Eine "lückenlose und detaillierte Aufklärung" erwartet der CDU-Berichterstatter im Finanzausschuss, Matthias Hauer, der vor allem Scholz in der Pflicht sieht. Dieser habe die Aufsicht über die BaFin, sagte Hauer im SWR. Bei Altmaier - einem Parteifreund Hauers - gehe es dagegen nur um die Fachaufsicht über die Wirtschaftsprüfungsgesellschaften. Die BaFin hatte die Aufsicht über die Wirecard Bank, die aber nur einen kleinen Teil des Unternehmens ausmachte. Es wurde nicht als Finanzholding eingestuft und unterlag so nicht der BaFin-Aufsicht.

Ob es einen Parlamentarischen Untersuchungsausschuss geben werde, zeige sich am Ende der Sitzung des Finanzausschusses, sagte Hessel. "Wir werden das heute nach dieser Sitzung sehen, wie weit die Bundesregierung mauert." Auf einen solchen Untersuchungsausschuss müssten sich die Oppositionsparteien einigen. Die Linkspartei hat ihn bereits gefordert. Die Grünen setzten zunächst auf Aufklärung durch den Finanzausschuss.

In der Sondersitzung wollen die Abgeordneten zudem Fragen zum Einsatz von Beamten des Finanzministeriums und des Kanzleramts beim China-Geschäft von Wirecard stellen. Zur Ausschusssitzung sind auch zwei Vertreter der Deutschen Prüfstelle für Rechnungslegung (DPR) geladen.

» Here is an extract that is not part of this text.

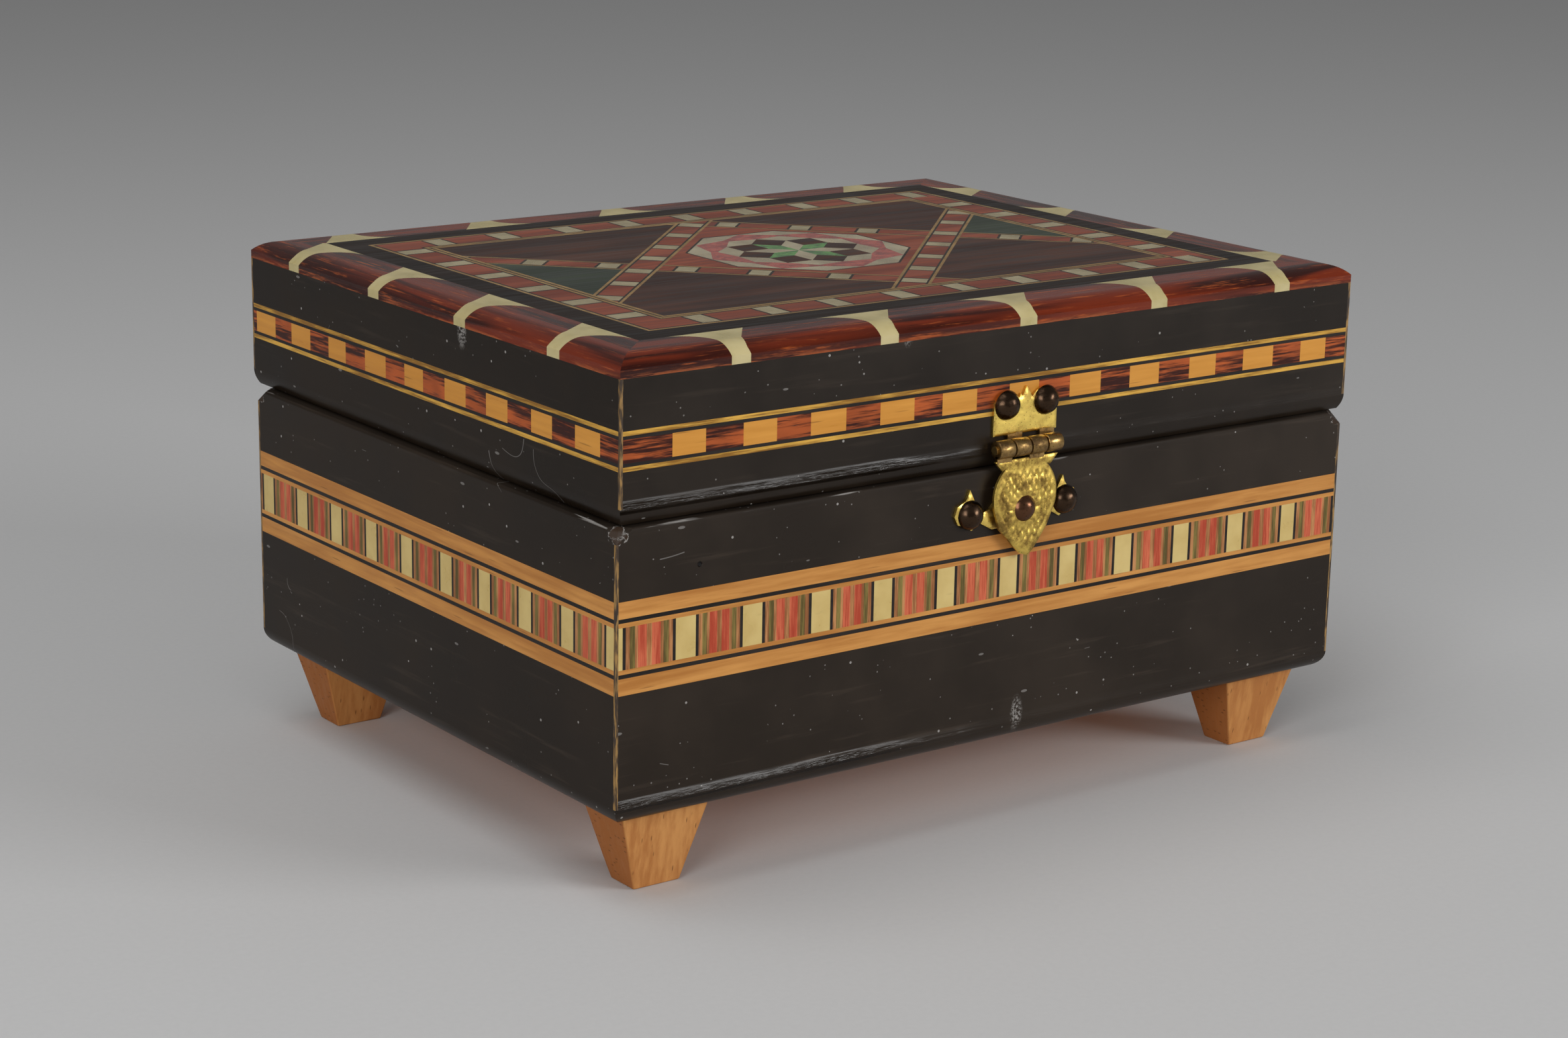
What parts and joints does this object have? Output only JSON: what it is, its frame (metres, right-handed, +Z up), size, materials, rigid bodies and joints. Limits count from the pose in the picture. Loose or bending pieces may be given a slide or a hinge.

Diese war seit Anfang 2019 mit der Analyse der Wirecard-Bilanz beauftragt.

Wirecard hat im Juni Insolvenz angemeldet. Mutmaßliche Guthaben des DAX-Konzerns in Höhe von 1,9 Milliarden Euro hatten sich als Fälschung erwiesen. Die Staatsanwaltschaft ermittelt gegen die frühere Unternehmensführung wegen bandenmäßigen Betrugs. Nach ihren Erkenntnissen hat das Unternehmen mindestens seit 2015 seine Bilanz aufgeblasen, um an Kredite zu gelangen. Die Wirtschaftsprüfer bescheinigten Wirecard dennoch über Jahre eine korrekte Bilanz. Anfang 2019 gab es erste Medienberichte über mutmaßliche Bilanzierungstricks bei Wirecard in Singapur. Von dort aus wurde das Asiengeschäft gesteuert.